The $44 billion is far less than state and local governments need, but
it would help.
As a time when
food prices are rising,
households need more food assistance. The
Families First Coronavirus Relief Act authorized
the Administration to provide supplemental allotments under the Supplemental Nutrition
Assistance Program (SNAP) to compensate for those costs. The Administration chose to implement this
legislation in a way that targets aid on the least-poor SNAP recipients and
gives nothing at all to roughly the poorest
35% of households. Moreover, the
Administration is now pulling back flexibility that the Families First Act allowed
states to adapt
SNAP administrative requirements to current conditions.
Most importantly,
the President could return to the negotiating table with congressional
Democrats. He is claiming
that Democrats “want to meet to make a deal”.
Literally, that is true: the Democrats
did not walk away from the table and have never expressed any reservations
about returning. Now that his gambit of
trying to legislate unemployment benefits without Congress is falling apart, he
should resume negotiations and move forward to a deal.
Even if he were to
do so, and even if his negotiators came prepared to reciprocate to the
Democrats’ concessions, no legislation likely could be drafted and passed by
Congress before the end of next week.

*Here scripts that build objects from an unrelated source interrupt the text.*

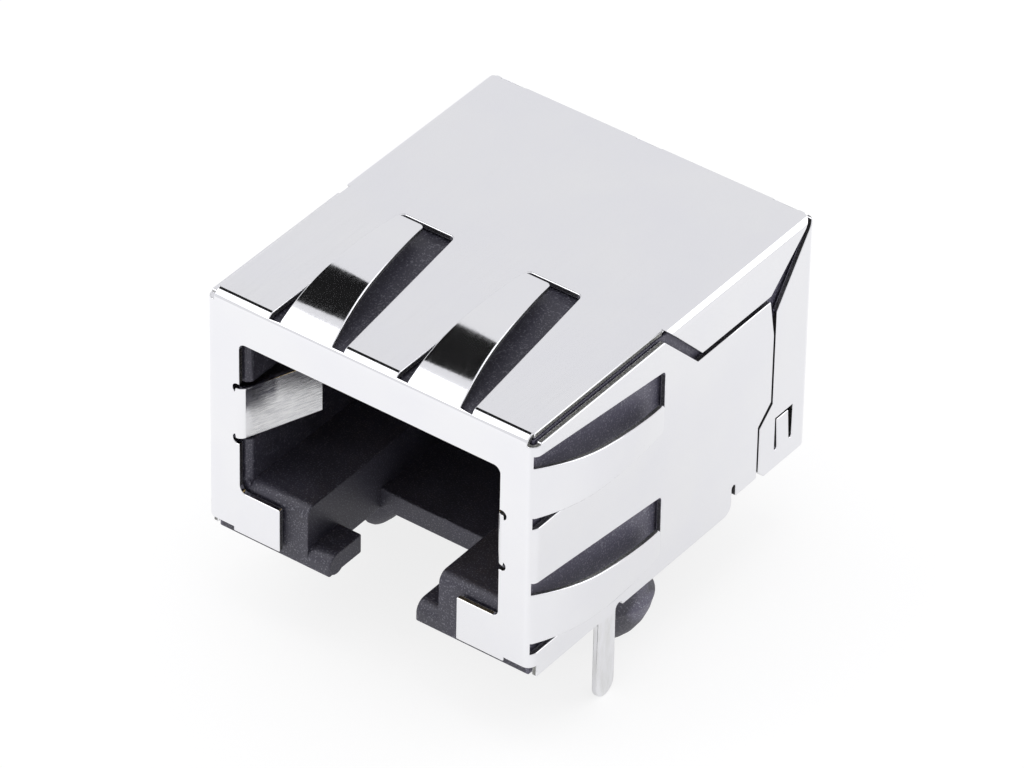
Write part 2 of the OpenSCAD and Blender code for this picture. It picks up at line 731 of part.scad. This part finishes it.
module contact_insert() {
    arm_x = ceiling_w / 2 - insert_gap;
    block_x = chamber_w / 2 - insert_gap;
    block_y0 = cavity_y1 + insert_gap;
    block_y1 = case_y1 - insert_rear;
    color(PLASTIC) from_front() difference() {
        union() {
            across(-arm_x, 2 * arm_x) {
                translate([nose_y, nose_z - nose_r])
                    square([block_y0 - nose_y + lap, insert_top - nose_z + nose_r]);
                translate([nose_y, nose_z]) circle(nose_r);
            }
            across(-block_x, 2 * block_x)
                polygon([[block_y0, insert_lift], [block_y1 - insert_cut, insert_lift],
                         [block_y1, insert_lift + insert_cut], [block_y1, insert_top - insert_cut],
                         [block_y1 - insert_cut, insert_top], [block_y0, insert_top]]);
        }
        for (k = [0 : contact_count - 1]) contact_shape(k, channel_gap);
    }
}

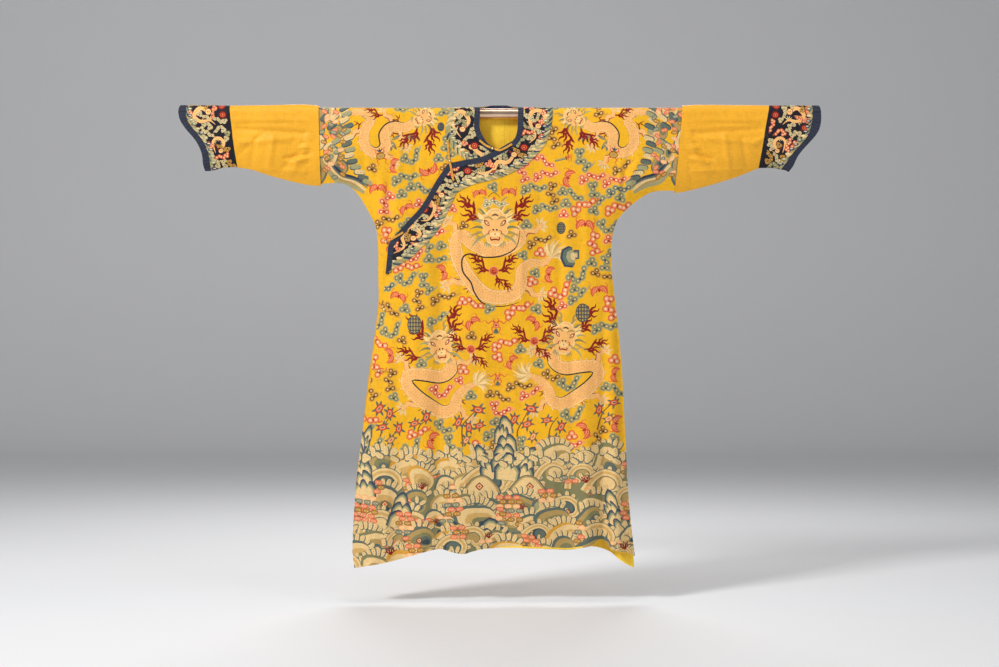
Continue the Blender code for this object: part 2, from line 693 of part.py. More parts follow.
def make_sleeves():
    """Plain sleeve lengths, horse-hoof cuffs and the bindings round their mouths."""
    sides = {
        "left": (LEFT_SLEEVE_RUN, LEFT_SLEEVE_SEAM, LEFT_CUFF_SEAM, LEFT_CUFF_LINE, LEFT_CUFF_EDGE, GAP),
        "right": (
            RIGHT_SLEEVE_RUN, RIGHT_SLEEVE_SEAM, RIGHT_CUFF_SEAM, RIGHT_CUFF_LINE, RIGHT_CUFF_EDGE, -GAP,
        ),
    }
    for side, (run, seam, cuff_seam, cuff_line, cuff_edge, gap) in sides.items():
        make_tube(f"sleeve_{side}", "plain", run, seam, cuff_seam, SLEEVE_RINGS)
        make_tube(f"cuff_{side}", "navy", run, shifted(cuff_seam, gap), cuff_line, CUFF_RINGS)
        line = shifted(cuff_line, 2 * gap)
        make_tube(f"cuff_binding_{side}", "binding", run, line, cuff_edge, BINDING_RINGS)


def make_rod():
    """Round rod along X through both sleeves."""
    mesh = bpy.data.meshes.new("hang_rod")
    work = bmesh.new()
    bmesh.ops.create_cone(
        work, cap_ends=True, segments=ROD_SIDES, radius1=ROD_RADIUS * MM,
        radius2=ROD_RADIUS * MM, depth=2 * ROD_HALF_LENGTH * MM,
    )
    bmesh.ops.rotate(work, verts=work.verts, matrix=quarter_turn())
    work.to_mesh(mesh)
    work.free()
    mesh.shade_smooth()
    mesh.set_sharp_from_angle(angle=SHARP_ANGLE)
    add_object("hang_rod", mesh, "rod")


def quarter_turn():
    """Turns the Z axis onto the X axis."""
    return Vector((0, 0, 1)).rotation_difference(Vector((1, 0, 0))).to_matrix()


def front_of(trees, x, z, clear, reach):
    """A point this far in front of what is nearest to the front within reach of this x and z."""
    hits = []
    for tree in trees:
        for turn in range(RAYS):
            angle = turn * 2 * math.pi / RAYS
            side, up = math.cos(angle), math.sin(angle)
            start = Vector(((x + side * reach) * MM, RAY_START, (z + up * reach) * MM))
            found = tree.ray_cast(start, Vector((0, 1, 0)))
            if found[0] is not None:
                hits.append(found[0].y / MM)
    return Vector((x, min(hits) - clear, z)) * MM


def make_cord(name, trees, points, clear):
    """A sewn cord that lies on the cloth through these points."""
    line = bpy.data.curves.new(name, "CURVE")
    line.dimensions = "3D"
    line.bevel_depth = CORD_RADIUS * MM
    line.bevel_resolution = CORD_BEVEL
    line.use_fill_caps = True
    length = sum(math.dist(a, b) for a, b in zip(points, points[1:]))
    fine = [front_of(trees, *p, clear, CORD_RADIUS) for p in curve(points, length / CORD_STEPS / 2)]
    route = []
    for i in range(0, len(fine), 2):
        foremost = min(place.y for place in fine[max(i - 1, 0): i + 2])
        route.append((fine[i].x, foremost, fine[i].z, 1))
    spline = line.splines.new("POLY")
    spline.points.add(len(route) - 1)
    for point, place in zip(spline.points, route):
        point.co = place
    made = bpy.data.objects.new(name, line)
    bpy.context.scene.collection.objects.link(made)
    line.materials.append(material("cord"))


def make_toggles():
    """Each fastening is a cord tab with a ball button, and a cord loop up to the button."""
    graph = bpy.context.evaluated_depsgraph_get()
    layers = ("front", "neck", "sleeve")
    cloth = [o for o in bpy.context.scene.objects if o.name.startswith(layers)]
    trees = [BVHTree.FromObject(o, graph) for o in cloth if not o.name.endswith("_back")]
    for place, (tab_end, tab_turn, button, loop_turn, loop_end) in TOGGLES.items():
        centre = front_of(trees, *button, BUTTON_RADIUS + FASTENING_LIFT, BUTTON_REACH)
        mesh = bpy.data.meshes.new(f"toggle_{place}_button")
        work = bmesh.new()
        bmesh.ops.create_uvsphere(
            work, u_segments=BUTTON_SEGMENTS, v_segments=BUTTON_RINGS, radius=BUTTON_RADIUS * MM,
        )
        work.to_mesh(mesh)
        work.free()
        mesh.shade_smooth()
        add_object(mesh.name, mesh, "button").location = centre
        reach = BUTTON_RADIUS + 3 * GAP
        for part, turn, end in (("tab", tab_turn, tab_end), ("loop", loop_turn, loop_end)):
            way = (Vector(turn) - Vector(button)).normalized() * reach
            start = (button[0] + way.x, button[1] + way.y)
            clear = CORD_RADIUS + FASTENING_LIFT
            make_cord(f"toggle_{place}_{part}", trees, [start, turn, end], clear)


def main():
    for old in list(bpy.data.objects):
        bpy.data.objects.remove(old)
    make_outer_front()
    make_inner_front()
    make_back()
    make_sleeves()
    make_rod()
    make_toggles()


main()
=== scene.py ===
"""Dragon robe hung on a rod: figured silk panels, dark bands and cuffs, cords, buttons, rod.

Cloth is drawn in a panel's own flat cut, x across and s up the cloth from the rod's level, in
millimetres, as in the construction. Every woven shape is a flat outline there. A panel's mesh
is cut along all those outlines, so a shape's edge is an edge of the cloth itself.
"""

import json
import math
import random

import bmesh
import bpy
import numpy as np
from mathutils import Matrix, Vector, noise
from mathutils.bvhtree import BVHTree
from mathutils.geometry import delaunay_2d_cdt

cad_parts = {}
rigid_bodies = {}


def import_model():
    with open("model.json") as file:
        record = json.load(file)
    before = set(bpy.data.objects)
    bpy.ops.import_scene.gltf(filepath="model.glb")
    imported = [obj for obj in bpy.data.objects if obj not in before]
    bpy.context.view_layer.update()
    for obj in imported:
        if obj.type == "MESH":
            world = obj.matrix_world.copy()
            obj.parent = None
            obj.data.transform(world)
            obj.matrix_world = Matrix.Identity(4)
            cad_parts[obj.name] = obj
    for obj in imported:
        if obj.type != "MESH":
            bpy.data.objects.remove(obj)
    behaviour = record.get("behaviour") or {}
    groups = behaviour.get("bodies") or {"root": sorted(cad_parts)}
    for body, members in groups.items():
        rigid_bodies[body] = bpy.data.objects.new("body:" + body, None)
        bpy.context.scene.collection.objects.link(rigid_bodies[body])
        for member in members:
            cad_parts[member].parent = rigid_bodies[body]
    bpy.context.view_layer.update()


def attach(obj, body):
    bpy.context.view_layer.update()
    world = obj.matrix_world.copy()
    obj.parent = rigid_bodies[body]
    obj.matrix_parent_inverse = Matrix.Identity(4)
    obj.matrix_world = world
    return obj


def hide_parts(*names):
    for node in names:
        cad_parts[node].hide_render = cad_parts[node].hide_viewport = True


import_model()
MM = 0.001

# Rod and cloth
ROD_RADIUS = 16.0
WALL = 1.6
GAP = 0.3
HANG_RADIUS = 17.9
SHOULDER = HANG_RADIUS * math.pi / 2 - GAP / 2
SEAM_HALF_DEPTH = WALL / 2 + GAP / 2
BAND_WALL = 1.2
BINDING_WIDTH = 17.0
OVERLAP_LIFT = 5.6
OVERLAP_LIFT_END = 130.0
FRONT_SEAM_X = -12.0
BACK_SEAM_X = 17.0
BODY = "root"

# Spacing of points on the face, on the lining and along an edge
FACE_STEPS = (8.5, 13.0)
LINING_STEPS = (9.0, 26.0)
BINDING_STEPS = (3.0, 3.0)
SLEEVE_STEPS = (8.0, 5.0)
PUCKER_PITCH, PUCKER_DEPTH = 9.0, 1.4
# Spacing of the dark lines across a binding, which are painted shade in its small creases
CREASE_SHADE_PITCH = 10.5
EDGE_STEP = 8.0

# Outlines of the cut, as columns x, s
LEFT_SLEEVE_END = [(571, SHOULDER), (567, -20), (558, -120), (548, -238)]
LEFT_SIDE = [
    (548, -238), (519, -236), (488, -237), (462, -243), (436, -258), (404, -283), (380, -306),
    (361, -332), (349, -372), (344.8, -419), (346, -480), (356, -570), (368, -680), (378, -795),
    (384, -910), (390, -1035), (397, -1165), (406, -1265), (417, -1358),
]
FRONT_HEM = [
    (417, -1358), (396, -1347), (368, -1341), (345, -1335), (334, -1325), (324, -1309),
    (302, -1306), (288, -1318), (261, -1327), (212, -1336), (163, -1334), (64, -1330),
    (-34, -1332), (-83, -1341), (-108, -1348), (-144, -1343), (-181, -1334), (-230, -1343),
    (-279, -1358), (-328, -1371), (-378, -1380), (-442, -1392),
]
OUTER_FREE_EDGE = [
    (-442, -1392), (-449, -1330), (-445, -1230), (-436, -1110), (-420, -985), (-405, -885),
    (-391, -800), (-383, -730), (-375, -655), (-366, -605), (-354, -560), (-347, -493),
]
OVERLAP_EDGE = [
    (-347, -493), (-341, -434), (-337, -402), (-311, -368), (-278, -331), (-243, -293),
    (-220, -258), (-190, -205), (-154, -155),
]
OVERLAP_TOP = [
    (-154, -155), (-108, -145), (-69, -139), (-44, -131), (-18, -119), (7, -106), (25, -95),
    (43, -84), (54, -63), (58, -20), (58, SHOULDER),
]
RIGHT_SIDE = [
    (-556, -216), (-519, -213), (-488, -212), (-470, -217), (-450, -230), (-427, -256),
    (-402, -299), (-384, -333), (-375, -364), (-371.5, -419), (-371.5, -496), (-370, -573),
    (-378, -646), (-388, -726), (-400, -800), (-409, -880), (-421, -990), (-433, -1095),
    (-442, -1187), (-448, -1294), (-450, -1350),
]
RIGHT_SLEEVE_END = [(-556, -216), (-560, -120), (-562, -20), (-562, SHOULDER)]
INNER_NECK = [(-58, SHOULDER), (-58, 0), (-59, -45), (-49, -71), (-34, -93), (-6, -112)]
INNER_FREE_EDGE = [(-6, -112), (26, -180), (52, -300), (60, -600), (60, -1265)]
INNER_HEM = [(60, -1265), (-150, -1275), (-300, -1302), (-450, -1350)]
BACK_HEM = [
    (417, -1397), (392, -1385), (366, -1368), (344, -1350), (300, -1334), (230, -1336),
    (150, -1340), (64, -1336), (-34, -1330), (-140, -1328), (-240, -1336), (-340, -1356),
    (-450, -1378),
]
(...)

Once
one accounts for the time states will require to revive FPUC and implement any
changes in the final deal, unemployed workers will have gone more than a month
since their last FPUC payment before the next one arrives. That is still probably less time than it would
take for unemployed workers in most states to receive anything under the
President’s new FEMA program, but it is much too long.
The immediate harm
to families, and the near-term harm to the economy, are all too real. Additional delay only makes it worse.